**GIVEN TASK**
Reproduce exactly the lines of the material beneath, from the line that contains "const uniform = new THREE.Group();" to the line that contains "if empty is", both included, and no other lines.

####

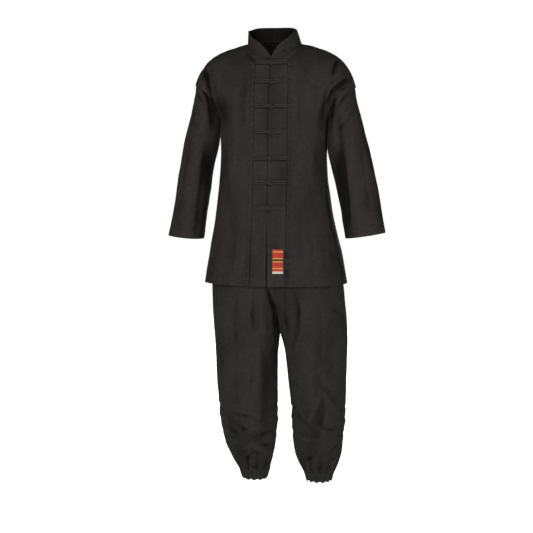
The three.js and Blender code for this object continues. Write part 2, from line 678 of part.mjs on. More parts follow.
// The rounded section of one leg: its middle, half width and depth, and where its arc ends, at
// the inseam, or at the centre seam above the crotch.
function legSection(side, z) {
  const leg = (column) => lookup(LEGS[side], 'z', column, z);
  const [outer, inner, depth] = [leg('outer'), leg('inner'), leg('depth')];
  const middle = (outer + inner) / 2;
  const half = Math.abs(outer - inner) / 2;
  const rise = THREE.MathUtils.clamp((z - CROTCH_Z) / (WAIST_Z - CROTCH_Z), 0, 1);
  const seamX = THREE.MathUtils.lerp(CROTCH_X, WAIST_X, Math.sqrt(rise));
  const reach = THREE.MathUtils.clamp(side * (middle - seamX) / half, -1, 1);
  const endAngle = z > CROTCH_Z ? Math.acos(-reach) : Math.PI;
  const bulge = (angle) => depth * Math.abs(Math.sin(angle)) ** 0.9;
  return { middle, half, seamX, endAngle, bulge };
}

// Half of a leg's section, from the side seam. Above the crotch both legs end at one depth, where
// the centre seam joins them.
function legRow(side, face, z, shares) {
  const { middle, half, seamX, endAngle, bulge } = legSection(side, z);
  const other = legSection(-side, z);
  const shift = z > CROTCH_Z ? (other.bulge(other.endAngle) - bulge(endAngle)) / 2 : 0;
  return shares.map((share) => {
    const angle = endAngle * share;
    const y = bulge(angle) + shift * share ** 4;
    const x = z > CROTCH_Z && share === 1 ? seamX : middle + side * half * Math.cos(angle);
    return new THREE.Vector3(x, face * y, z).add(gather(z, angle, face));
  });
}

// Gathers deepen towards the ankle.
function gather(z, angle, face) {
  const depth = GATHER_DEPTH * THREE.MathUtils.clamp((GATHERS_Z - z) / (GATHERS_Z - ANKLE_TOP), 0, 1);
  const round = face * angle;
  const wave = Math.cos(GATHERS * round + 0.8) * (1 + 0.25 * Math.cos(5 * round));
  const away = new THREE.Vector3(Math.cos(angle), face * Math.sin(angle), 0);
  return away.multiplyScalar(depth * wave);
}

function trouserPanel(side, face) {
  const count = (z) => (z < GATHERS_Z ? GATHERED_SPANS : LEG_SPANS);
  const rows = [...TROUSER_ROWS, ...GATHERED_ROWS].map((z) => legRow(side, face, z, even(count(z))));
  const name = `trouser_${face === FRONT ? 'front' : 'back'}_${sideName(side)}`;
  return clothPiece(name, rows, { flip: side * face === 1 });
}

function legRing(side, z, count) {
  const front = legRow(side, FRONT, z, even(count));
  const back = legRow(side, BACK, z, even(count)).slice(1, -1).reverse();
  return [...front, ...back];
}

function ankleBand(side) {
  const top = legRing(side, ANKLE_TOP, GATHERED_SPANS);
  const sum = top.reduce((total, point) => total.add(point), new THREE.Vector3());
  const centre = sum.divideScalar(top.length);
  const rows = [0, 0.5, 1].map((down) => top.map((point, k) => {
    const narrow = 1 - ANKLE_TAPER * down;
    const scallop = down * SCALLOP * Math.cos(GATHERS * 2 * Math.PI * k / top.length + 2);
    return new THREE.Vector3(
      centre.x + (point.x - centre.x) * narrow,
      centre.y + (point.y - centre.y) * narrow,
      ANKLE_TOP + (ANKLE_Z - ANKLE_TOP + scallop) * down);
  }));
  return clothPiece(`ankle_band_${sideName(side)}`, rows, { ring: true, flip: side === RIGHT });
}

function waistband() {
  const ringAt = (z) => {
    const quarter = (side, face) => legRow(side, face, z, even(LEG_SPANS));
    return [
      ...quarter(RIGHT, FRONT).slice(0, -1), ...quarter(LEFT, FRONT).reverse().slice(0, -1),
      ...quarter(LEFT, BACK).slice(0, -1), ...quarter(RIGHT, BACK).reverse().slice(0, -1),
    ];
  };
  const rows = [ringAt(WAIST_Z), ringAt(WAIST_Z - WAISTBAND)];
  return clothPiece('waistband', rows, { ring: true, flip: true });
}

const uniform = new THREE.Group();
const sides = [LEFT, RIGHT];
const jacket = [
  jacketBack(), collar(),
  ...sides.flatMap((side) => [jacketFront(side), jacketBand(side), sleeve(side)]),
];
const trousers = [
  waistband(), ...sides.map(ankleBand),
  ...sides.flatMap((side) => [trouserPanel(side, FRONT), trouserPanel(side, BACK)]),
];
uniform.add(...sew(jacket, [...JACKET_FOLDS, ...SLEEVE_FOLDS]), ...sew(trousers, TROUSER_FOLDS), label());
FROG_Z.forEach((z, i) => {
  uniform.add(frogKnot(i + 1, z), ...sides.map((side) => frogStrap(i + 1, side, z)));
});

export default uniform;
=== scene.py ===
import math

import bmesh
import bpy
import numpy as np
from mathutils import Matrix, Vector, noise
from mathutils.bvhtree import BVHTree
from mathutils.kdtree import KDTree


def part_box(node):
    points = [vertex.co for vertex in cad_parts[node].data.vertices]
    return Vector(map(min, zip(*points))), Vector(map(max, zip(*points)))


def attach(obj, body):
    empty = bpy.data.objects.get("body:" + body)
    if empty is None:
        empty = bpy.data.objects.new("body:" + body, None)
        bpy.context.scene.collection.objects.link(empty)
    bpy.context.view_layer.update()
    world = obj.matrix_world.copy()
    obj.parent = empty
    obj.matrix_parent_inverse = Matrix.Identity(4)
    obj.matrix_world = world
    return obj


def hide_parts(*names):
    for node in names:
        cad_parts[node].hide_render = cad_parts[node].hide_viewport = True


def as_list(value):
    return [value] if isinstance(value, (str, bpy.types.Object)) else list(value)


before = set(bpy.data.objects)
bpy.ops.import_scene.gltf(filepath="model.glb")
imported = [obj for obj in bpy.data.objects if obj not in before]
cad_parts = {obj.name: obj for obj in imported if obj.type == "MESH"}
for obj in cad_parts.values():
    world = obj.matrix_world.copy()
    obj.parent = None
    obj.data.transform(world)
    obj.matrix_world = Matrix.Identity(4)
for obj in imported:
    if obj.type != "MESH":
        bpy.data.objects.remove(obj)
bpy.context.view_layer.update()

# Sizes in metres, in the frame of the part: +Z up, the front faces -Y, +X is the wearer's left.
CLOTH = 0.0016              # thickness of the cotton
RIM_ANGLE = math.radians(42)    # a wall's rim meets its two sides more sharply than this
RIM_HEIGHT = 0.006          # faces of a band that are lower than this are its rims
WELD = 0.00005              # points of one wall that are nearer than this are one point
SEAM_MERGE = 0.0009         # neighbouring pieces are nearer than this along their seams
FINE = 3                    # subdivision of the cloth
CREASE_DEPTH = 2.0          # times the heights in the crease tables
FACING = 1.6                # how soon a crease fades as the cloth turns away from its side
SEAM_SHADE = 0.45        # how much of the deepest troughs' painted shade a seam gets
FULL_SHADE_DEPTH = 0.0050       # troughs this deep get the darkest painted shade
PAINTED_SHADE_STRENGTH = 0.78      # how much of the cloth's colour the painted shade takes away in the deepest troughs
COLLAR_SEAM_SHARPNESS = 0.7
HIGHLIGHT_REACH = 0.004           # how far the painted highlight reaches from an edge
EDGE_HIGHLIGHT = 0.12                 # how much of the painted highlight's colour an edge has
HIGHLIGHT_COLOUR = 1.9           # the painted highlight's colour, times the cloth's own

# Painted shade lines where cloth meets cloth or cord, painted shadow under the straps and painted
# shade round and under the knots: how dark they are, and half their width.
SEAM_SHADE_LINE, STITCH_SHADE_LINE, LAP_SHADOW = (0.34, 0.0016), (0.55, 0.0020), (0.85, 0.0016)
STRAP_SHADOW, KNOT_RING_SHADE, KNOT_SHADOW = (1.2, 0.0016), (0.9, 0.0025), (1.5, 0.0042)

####

**FULL SOLUTION**
const uniform = new THREE.Group();
const sides = [LEFT, RIGHT];
const jacket = [
  jacketBack(), collar(),
  ...sides.flatMap((side) => [jacketFront(side), jacketBand(side), sleeve(side)]),
];
const trousers = [
  waistband(), ...sides.map(ankleBand),
  ...sides.flatMap((side) => [trouserPanel(side, FRONT), trouserPanel(side, BACK)]),
];
uniform.add(...sew(jacket, [...JACKET_FOLDS, ...SLEEVE_FOLDS]), ...sew(trousers, TROUSER_FOLDS), label());
FROG_Z.forEach((z, i) => {
  uniform.add(frogKnot(i + 1, z), ...sides.map((side) => frogStrap(i + 1, side, z)));
});

export default uniform;
=== scene.py ===
import math

import bmesh
import bpy
import numpy as np
from mathutils import Matrix, Vector, noise
from mathutils.bvhtree import BVHTree
from mathutils.kdtree import KDTree


def part_box(node):
    points = [vertex.co for vertex in cad_parts[node].data.vertices]
    return Vector(map(min, zip(*points))), Vector(map(max, zip(*points)))


def attach(obj, body):
    empty = bpy.data.objects.get("body:" + body)
    if empty is None:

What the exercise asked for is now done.